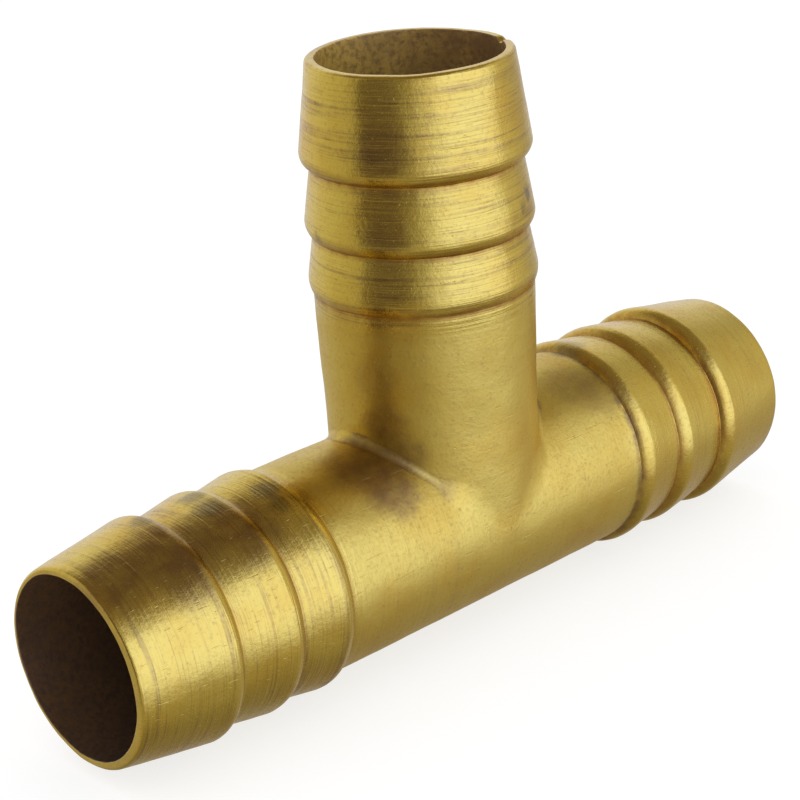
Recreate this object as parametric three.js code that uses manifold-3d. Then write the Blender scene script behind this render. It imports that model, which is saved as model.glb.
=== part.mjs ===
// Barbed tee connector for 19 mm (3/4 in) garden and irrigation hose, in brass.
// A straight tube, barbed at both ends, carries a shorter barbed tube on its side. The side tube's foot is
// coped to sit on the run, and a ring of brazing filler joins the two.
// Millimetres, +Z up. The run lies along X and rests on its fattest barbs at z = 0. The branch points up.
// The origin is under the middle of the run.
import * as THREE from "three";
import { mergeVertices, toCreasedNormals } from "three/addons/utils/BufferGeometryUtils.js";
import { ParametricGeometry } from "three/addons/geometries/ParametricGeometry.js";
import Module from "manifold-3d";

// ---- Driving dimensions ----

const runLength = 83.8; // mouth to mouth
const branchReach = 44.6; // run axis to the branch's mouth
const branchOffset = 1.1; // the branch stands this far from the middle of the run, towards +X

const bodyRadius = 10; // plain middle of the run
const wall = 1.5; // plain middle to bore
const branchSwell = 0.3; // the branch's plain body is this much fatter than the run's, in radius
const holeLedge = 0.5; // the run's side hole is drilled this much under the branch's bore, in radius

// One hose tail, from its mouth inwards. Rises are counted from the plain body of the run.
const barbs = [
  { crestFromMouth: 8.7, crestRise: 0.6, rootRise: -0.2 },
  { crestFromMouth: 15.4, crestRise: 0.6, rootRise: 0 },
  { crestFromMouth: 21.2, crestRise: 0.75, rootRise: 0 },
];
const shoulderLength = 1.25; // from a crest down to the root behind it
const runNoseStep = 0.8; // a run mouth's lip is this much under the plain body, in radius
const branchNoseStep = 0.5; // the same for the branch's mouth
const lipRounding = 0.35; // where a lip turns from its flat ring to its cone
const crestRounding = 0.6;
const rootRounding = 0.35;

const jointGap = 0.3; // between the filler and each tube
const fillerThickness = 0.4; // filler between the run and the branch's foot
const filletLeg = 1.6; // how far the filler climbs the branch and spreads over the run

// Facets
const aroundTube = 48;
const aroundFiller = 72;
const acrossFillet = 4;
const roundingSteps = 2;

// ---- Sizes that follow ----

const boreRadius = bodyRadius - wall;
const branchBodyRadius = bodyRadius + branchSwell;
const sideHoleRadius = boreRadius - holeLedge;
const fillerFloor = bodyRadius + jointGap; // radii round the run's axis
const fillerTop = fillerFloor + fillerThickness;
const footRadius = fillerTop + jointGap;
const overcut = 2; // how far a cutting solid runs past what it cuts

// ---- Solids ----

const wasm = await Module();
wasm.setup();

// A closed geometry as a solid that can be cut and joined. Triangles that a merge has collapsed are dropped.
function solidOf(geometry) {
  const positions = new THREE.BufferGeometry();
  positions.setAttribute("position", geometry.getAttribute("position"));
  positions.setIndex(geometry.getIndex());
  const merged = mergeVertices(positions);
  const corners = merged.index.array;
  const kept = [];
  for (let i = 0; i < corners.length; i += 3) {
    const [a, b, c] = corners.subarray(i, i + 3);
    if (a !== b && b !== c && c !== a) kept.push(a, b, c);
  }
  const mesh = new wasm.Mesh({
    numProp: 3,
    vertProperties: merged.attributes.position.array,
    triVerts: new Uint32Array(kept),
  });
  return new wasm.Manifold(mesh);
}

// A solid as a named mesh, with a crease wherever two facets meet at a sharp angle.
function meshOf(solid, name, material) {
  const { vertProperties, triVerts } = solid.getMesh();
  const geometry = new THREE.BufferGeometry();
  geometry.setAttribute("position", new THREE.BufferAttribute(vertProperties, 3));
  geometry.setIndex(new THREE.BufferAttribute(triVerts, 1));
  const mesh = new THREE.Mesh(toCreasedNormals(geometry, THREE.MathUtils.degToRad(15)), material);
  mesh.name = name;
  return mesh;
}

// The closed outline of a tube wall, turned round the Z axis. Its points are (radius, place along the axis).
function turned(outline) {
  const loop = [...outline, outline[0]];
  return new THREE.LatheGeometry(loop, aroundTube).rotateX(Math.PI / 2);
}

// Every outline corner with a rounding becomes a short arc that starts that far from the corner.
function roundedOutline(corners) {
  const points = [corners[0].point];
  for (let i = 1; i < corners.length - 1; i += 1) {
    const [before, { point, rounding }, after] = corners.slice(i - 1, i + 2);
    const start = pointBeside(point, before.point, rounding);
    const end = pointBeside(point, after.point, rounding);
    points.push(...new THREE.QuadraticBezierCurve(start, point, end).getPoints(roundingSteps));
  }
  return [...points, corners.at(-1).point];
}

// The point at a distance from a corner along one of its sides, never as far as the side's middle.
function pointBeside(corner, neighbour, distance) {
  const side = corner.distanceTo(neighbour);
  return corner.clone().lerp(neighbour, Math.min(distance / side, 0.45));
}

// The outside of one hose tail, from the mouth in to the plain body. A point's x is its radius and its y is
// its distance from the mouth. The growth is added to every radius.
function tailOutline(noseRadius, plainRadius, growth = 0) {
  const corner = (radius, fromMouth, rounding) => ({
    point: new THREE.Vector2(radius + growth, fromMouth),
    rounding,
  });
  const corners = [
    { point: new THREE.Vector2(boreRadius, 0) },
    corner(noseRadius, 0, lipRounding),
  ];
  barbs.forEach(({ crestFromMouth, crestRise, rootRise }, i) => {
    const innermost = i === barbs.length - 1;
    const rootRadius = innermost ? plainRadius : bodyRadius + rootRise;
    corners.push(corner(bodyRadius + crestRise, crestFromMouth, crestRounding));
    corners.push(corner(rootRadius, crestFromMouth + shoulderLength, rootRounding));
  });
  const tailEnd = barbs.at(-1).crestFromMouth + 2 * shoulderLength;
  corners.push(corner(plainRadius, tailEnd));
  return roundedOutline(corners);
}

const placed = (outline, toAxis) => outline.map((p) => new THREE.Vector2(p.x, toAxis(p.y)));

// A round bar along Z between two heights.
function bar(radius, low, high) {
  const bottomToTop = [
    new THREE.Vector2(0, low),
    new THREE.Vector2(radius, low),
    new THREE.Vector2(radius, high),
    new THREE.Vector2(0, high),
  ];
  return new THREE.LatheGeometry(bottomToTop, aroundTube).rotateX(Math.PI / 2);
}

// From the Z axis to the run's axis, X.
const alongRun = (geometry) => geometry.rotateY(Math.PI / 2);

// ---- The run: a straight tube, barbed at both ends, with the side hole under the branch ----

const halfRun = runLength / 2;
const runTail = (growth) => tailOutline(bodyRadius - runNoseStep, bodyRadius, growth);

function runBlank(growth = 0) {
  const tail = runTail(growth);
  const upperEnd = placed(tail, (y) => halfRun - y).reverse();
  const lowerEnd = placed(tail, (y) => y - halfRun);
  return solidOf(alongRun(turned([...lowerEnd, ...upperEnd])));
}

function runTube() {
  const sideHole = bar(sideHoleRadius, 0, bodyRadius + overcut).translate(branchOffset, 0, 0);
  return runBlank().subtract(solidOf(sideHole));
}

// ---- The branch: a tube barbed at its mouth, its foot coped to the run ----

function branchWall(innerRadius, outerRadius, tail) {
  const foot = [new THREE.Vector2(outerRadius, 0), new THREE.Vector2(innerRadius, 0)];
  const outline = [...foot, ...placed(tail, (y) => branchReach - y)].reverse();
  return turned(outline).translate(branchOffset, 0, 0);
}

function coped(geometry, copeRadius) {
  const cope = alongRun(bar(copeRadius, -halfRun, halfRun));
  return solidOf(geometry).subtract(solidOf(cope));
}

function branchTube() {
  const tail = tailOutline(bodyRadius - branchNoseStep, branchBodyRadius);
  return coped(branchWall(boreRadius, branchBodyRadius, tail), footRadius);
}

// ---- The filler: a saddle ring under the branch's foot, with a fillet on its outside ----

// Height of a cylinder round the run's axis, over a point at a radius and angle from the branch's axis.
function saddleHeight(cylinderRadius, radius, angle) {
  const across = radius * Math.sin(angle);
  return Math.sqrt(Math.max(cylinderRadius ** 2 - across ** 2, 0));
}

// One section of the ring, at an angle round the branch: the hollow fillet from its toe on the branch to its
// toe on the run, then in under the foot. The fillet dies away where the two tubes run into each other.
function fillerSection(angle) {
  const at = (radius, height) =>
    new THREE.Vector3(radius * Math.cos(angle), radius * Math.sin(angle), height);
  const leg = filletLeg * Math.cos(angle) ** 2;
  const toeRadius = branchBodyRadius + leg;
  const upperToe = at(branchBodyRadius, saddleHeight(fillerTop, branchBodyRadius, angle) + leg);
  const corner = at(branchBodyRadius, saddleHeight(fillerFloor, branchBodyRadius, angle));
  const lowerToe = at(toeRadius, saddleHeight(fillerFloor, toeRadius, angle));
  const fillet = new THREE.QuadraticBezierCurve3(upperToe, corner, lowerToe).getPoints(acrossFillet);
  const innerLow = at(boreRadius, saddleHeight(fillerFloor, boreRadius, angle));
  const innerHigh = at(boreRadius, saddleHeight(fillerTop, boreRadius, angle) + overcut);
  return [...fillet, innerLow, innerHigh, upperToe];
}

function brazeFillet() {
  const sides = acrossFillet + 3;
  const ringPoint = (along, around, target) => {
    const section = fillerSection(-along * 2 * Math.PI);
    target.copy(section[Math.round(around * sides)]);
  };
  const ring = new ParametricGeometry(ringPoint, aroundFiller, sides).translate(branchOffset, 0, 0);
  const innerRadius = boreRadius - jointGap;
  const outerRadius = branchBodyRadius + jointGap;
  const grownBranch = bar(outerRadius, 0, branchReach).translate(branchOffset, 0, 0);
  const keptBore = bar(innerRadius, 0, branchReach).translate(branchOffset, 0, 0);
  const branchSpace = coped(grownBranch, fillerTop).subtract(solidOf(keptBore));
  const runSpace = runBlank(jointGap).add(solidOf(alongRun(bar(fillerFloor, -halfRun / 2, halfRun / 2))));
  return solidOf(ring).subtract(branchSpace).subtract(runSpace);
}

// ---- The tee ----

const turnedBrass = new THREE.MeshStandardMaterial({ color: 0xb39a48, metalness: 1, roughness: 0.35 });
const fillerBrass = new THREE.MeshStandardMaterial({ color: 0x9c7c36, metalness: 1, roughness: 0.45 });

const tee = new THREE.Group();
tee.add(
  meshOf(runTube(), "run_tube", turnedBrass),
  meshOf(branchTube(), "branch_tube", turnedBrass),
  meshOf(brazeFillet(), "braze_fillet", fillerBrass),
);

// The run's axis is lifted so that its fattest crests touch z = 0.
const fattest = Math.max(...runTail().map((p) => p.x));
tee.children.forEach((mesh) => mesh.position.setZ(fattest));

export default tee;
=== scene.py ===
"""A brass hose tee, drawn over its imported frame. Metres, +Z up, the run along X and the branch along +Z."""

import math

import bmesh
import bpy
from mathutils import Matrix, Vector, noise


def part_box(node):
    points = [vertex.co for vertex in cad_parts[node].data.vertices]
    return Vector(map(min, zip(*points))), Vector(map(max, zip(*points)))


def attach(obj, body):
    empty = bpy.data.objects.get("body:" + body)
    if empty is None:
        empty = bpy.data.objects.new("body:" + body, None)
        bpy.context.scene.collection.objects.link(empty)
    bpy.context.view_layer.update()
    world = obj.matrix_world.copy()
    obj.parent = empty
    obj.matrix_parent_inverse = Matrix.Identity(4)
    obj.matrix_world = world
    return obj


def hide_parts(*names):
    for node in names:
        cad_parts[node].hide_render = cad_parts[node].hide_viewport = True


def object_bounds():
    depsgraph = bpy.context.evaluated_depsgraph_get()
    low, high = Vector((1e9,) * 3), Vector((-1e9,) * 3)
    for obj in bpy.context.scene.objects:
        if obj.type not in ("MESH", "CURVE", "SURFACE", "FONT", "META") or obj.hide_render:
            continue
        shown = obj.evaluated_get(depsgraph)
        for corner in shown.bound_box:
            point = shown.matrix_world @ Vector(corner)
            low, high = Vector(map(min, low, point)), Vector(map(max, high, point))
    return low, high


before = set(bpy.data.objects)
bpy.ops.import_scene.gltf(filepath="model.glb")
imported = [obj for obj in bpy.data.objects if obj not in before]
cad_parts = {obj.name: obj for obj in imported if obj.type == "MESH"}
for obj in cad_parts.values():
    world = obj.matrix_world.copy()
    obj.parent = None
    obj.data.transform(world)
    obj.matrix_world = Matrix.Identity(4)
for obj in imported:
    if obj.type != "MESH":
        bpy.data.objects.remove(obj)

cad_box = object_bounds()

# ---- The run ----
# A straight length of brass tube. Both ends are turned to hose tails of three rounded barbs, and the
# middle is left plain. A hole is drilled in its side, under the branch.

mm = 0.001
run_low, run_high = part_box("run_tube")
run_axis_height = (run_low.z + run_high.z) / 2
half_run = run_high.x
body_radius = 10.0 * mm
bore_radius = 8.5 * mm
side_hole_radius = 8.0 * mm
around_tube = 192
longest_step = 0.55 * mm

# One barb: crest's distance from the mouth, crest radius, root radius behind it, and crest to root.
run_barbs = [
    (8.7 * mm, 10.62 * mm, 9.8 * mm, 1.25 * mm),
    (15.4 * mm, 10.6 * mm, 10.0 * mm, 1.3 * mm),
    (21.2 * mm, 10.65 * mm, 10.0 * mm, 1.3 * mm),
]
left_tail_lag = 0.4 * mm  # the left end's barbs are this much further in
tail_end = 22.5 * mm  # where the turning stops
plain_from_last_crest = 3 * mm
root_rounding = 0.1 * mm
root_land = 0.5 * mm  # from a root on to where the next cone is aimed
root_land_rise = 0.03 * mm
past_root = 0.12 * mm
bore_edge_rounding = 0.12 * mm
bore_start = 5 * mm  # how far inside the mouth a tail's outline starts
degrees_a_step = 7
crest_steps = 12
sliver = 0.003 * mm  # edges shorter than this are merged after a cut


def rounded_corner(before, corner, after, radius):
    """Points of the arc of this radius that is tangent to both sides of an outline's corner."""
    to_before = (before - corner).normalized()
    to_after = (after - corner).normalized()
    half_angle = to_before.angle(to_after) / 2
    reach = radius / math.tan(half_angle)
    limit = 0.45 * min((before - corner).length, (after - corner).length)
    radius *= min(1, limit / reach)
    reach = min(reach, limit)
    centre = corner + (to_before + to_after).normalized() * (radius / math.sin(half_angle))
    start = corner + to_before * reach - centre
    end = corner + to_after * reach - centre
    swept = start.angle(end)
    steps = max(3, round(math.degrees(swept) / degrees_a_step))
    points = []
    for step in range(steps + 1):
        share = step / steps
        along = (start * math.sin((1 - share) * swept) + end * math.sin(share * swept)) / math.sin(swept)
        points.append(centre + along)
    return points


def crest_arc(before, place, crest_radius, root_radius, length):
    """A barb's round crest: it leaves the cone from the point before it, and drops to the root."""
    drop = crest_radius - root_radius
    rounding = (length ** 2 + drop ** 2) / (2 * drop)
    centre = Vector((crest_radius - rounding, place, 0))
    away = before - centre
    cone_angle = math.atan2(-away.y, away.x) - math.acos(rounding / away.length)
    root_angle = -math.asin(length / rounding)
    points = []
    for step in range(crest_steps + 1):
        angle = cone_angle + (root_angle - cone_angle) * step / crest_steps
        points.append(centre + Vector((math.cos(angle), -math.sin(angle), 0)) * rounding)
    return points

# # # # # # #

Objective: Exactly and only the lines from the line that contains "---- The tee" through the line that contains "points = [vertex.co" are to be repeated as they stand.

Response below:
// ---- The tee ----

const turnedBrass = new THREE.MeshStandardMaterial({ color: 0xb39a48, metalness: 1, roughness: 0.35 });
const fillerBrass = new THREE.MeshStandardMaterial({ color: 0x9c7c36, metalness: 1, roughness: 0.45 });

const tee = new THREE.Group();
tee.add(
  meshOf(runTube(), "run_tube", turnedBrass),
  meshOf(branchTube(), "branch_tube", turnedBrass),
  meshOf(brazeFillet(), "braze_fillet", fillerBrass),
);

// The run's axis is lifted so that its fattest crests touch z = 0.
const fattest = Math.max(...runTail().map((p) => p.x));
tee.children.forEach((mesh) => mesh.position.setZ(fattest));

export default tee;
=== scene.py ===
"""A brass hose tee, drawn over its imported frame. Metres, +Z up, the run along X and the branch along +Z."""

import math

import bmesh
import bpy
from mathutils import Matrix, Vector, noise


def part_box(node):
    points = [vertex.co for vertex in cad_parts[node].data.vertices]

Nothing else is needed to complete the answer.